Her 36 students imitate her motion, and the muffled echoes of 72 fists as they pat vertically together fills the room for a few seconds, briefly overpowering the hum of the overhead lights.

Gouker turns to the other side, and then points to the blue writing on the board. Two motions for a noun, one for a verb.

Three Frederick County public schools currently offer an introductory American Sign Language class as an elective: Urbana, Frederick and Middletown high schools.

An ASL class was offered two years ago at Linganore High, but faded due to lack of interest, said Guidance Department Chair Dianne Keilholtz.

"It's offered at any high school as long as there are enough students signed up for the class," Keilholtz said. "I've had students ask me about it this week, we encourage students to go ahead and sign up for it during the registration period in February."

If there is enough interest, Keilholtz said that Linganore would make every effort to have an ASL class again.

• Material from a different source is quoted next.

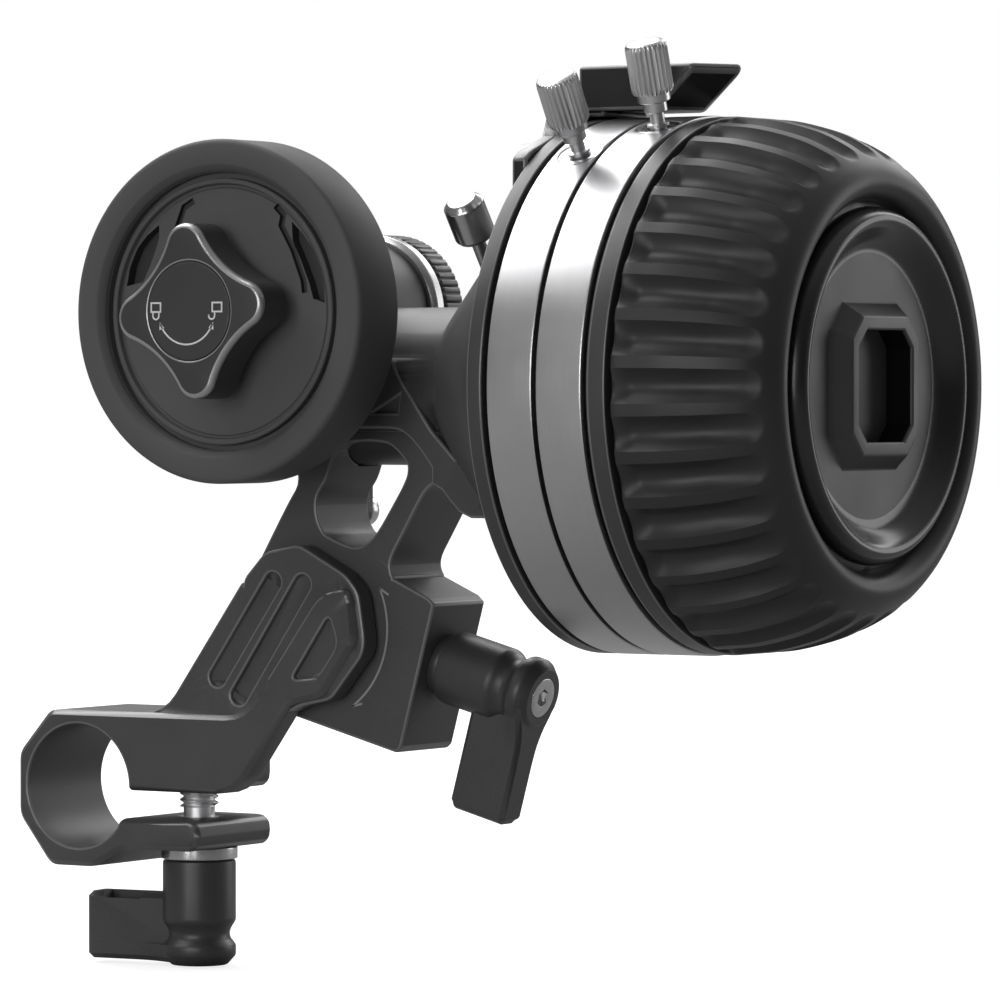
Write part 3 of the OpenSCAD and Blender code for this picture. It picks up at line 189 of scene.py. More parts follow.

The difficulty may come in finding teachers. Since the school would most likely hold only one class, and since it is counted as an elective, the ASL-certified teacher would either need to be a full-time teacher in another subject or a part-time teacher, said Susan Helm Murphy, foreign language curriculum specialist.

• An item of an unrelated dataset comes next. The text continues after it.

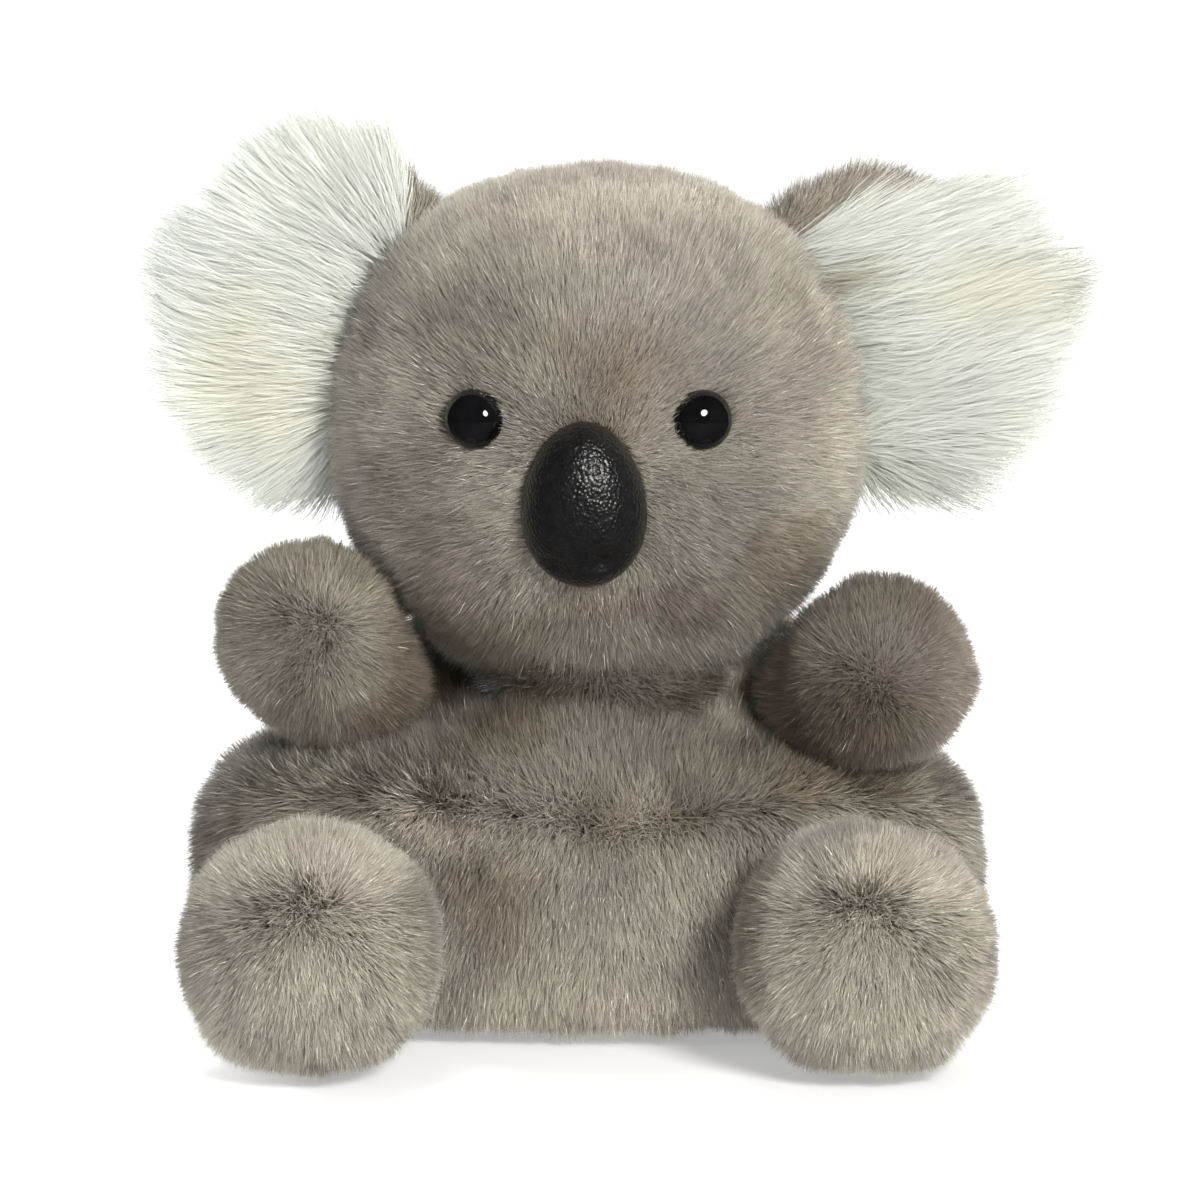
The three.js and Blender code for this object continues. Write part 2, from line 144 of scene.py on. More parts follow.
def blob(low, high, plan_power, rise_power, taper=0.0):
    """A rounded box between two corners: the higher its powers are, the squarer it is."""
    centre, radii = (low + high) / 2, (high - low) / 2

    def depth(points, shrink):
        across = (points - centre) / (radii - shrink)
        narrow = 1 - taper * across[:, 2]
        plan = np.abs(across[:, 0] / narrow) ** plan_power + np.abs(across[:, 1] / narrow) ** plan_power
        size = plan ** (rise_power / plan_power) + np.abs(across[:, 2]) ** rise_power
        size = np.maximum(size, 1e-9) ** (1 / rise_power)
        return np.linalg.norm(points - centre, axis=1) * (1 - 1 / size)

    return depth


def ball(centre, radius):
    return lambda points, shrink: np.linalg.norm(points - centre, axis=1) - radius + shrink


def stub(root, end, root_radius, end_radius):
    """A limb that swells from its root ball to its end ball."""
    axis = end - root
    span = np.linalg.norm(axis)
    flare = (root_radius - end_radius) / span

    def depth(points, shrink):
        along = (points - root) @ axis / span
        off = np.linalg.norm(points - root - along[:, None] * axis / span, axis=1)
        share = np.clip((along - off * flare / math.sqrt(1 - flare**2)) / span, 0, 1)
        gap = np.linalg.norm(points - root - share[:, None] * axis, axis=1)
        return gap - root_radius - share * (end_radius - root_radius) + shrink

    return depth


def joined(a, b, soft):
    """Both forms as one, with a soft crease where they meet."""

    def depth(points, shrink):
        first, second = a(points, shrink), b(points, shrink)
        mix = np.clip(0.5 + (second - first) / (2 * soft), 0, 1)
        return second + (first - second) * mix - soft * mix * (1 - mix)

    return depth


def cut(a, b, soft):
    """The first form less the second."""

    def depth(points, shrink):
        first, second = a(points, shrink), -b(points)
        mix = np.clip(0.5 - (second - first) / (2 * soft), 0, 1)
        return second + (first - second) * mix + soft * mix * (1 - mix)

    return depth


def above_floor(form):
    return lambda points, shrink: np.maximum(form(points, shrink), shrink * 0.5 - points[:, 2])


def star_surface(form, shrink, centre, reach):
    """A closed mesh where the form is first left on the way out from its centre."""
    mesh = bmesh.new()
    bmesh.ops.create_icosphere(mesh, subdivisions=SURFACE_LEVELS, radius=1)
    out = unit(np.array([v.co for v in mesh.verts]))
    steps = reach * np.linspace(0.01, 1, SEARCH_STEPS)
    inside = np.array([form(centre + out * step, shrink) < 0 for step in steps])
    last = np.argmin(inside, axis=0)
    low, high = steps[last - 1], steps[last]
    for _ in range(SEARCH_HALVINGS):
        middle = (low + high) / 2
        within = form(centre + out * middle[:, None], shrink) < 0
        low, high = np.where(within, middle, low), np.where(within, high, middle)
    places = centre + out * low[:, None]
    for vertex, place in zip(mesh.verts, places):
        vertex.co = place
    return mesh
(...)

A part-time teacher would only clock in two-hours per day, and Murphy said that it is difficult to find properly trained and certified ASL teachers only willing to work a small portion of the day.

The state Board of Education does not consider ASL a foreign language, and the class does not count toward graduation requirements, she said. The state Board of Education decided that classes in American Sign Language would not count as a foreign language credit when they last discussed it in the 1990s because it did not have a written component, Murphy said.

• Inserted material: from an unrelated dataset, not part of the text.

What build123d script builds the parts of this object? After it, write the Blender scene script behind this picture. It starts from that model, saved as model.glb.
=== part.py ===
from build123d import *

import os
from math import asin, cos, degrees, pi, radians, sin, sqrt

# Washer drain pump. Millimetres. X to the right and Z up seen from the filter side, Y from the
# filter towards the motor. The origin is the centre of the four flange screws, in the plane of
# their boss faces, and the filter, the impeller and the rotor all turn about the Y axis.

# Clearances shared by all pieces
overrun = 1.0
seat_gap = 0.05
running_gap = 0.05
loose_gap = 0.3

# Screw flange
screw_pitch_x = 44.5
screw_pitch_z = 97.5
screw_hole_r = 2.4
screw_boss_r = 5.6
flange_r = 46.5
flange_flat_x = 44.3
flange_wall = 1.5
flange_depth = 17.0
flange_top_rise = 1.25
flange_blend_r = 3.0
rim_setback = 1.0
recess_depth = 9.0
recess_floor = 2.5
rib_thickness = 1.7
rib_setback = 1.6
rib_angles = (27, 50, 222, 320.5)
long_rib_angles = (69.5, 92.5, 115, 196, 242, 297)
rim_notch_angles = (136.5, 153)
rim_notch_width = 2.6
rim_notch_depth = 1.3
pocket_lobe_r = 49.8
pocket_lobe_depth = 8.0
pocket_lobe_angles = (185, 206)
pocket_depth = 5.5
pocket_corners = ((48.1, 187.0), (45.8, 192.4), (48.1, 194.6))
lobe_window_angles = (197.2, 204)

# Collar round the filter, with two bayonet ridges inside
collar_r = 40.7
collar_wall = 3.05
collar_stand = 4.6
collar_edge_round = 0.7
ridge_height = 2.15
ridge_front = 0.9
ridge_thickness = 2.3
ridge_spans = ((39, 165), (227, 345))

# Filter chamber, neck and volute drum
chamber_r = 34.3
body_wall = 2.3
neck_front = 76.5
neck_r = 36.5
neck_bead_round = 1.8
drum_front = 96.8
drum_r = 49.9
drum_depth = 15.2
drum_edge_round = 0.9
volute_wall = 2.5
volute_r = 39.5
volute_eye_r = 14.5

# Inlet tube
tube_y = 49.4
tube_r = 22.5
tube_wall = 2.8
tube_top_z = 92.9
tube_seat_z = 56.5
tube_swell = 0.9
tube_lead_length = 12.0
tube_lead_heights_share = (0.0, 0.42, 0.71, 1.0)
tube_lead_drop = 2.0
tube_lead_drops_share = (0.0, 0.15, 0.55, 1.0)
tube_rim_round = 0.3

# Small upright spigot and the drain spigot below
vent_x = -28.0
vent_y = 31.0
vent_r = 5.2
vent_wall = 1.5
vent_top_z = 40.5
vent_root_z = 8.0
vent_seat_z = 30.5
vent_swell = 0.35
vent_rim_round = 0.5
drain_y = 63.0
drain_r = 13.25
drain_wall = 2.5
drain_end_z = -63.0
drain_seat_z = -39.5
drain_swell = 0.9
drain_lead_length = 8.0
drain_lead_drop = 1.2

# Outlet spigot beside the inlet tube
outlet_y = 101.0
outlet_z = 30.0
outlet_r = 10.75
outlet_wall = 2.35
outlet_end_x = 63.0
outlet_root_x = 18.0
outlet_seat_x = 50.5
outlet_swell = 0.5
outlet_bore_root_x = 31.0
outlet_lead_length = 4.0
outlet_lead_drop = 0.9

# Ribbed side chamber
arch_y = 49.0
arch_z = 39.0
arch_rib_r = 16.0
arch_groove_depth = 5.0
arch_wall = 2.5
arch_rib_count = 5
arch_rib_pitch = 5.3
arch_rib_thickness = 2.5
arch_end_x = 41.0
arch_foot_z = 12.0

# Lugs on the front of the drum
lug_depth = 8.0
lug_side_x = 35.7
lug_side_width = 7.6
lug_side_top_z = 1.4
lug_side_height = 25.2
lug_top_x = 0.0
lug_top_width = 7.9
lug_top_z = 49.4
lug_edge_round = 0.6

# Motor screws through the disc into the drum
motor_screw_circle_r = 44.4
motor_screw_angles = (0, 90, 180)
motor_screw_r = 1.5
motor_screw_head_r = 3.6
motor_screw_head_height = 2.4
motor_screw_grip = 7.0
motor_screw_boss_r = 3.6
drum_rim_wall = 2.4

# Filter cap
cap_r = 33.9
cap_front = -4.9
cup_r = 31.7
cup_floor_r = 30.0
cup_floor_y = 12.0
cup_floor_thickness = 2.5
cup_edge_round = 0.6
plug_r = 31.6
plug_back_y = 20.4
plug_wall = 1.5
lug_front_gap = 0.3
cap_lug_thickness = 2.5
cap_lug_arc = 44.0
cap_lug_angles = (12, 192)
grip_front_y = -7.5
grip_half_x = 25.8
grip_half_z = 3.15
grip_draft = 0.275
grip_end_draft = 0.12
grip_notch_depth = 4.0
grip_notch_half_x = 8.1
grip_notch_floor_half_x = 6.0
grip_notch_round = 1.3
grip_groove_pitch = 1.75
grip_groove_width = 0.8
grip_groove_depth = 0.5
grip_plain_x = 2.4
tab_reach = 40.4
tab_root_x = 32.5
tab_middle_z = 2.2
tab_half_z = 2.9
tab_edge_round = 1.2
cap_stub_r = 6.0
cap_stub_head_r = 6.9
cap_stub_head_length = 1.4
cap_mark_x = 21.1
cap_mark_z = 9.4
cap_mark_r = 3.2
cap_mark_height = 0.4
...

"I feel very strongly that it is a distinct language, it has a unique grammar structure," said Murphy, who plans to continue advocating for change. ""There are many languages in the world that are not written. Papua New Guinea has 100 or more different languages, and no more than a quarter are written."

Having an introductory ASL class may be especially appropriate in Frederick County, where a distinct Deaf community exists. The Maryland School for the Deaf is located in downtown Frederick.

Teaching students about the Deaf community and culture is not only a way for them to learn about a unique community within their own, but may also help bridge the gap between the hearing world and the Deaf, said Gouker, who considers ASL her second language.

"We talk about Deaf culture," said Gouker, who explained that, like any culture, certain things are considered appropriate or rude. When people stare when at others while they sign, it's considered rude and equivalent to listening in on their conversation, she said.

"I tell my students to let them know they are learning sign language [and not trying to eavesdrop]," Gouker said.

Gouker's student assistant for the class, senior Kimberly Bauman, said learning basic sign language has proved useful. As a checkout clerk at a local grocery store, Bauman has served deaf customers and has been able to communicate with them. Experiences like those, coupled with a childhood passion for sign language, have made Bauman want to pursue a career as a sign language interpreter.

For senior Crystal Parker, taking the ASL class was more personal. Her great uncle is deaf, as was her late great-grandmother. The class offered her a change to communicate with them past the basic fingerspelling that she already knew, she said.

"I can use it at family gatherings," she said. "I wanted to be able to talk to my great uncle."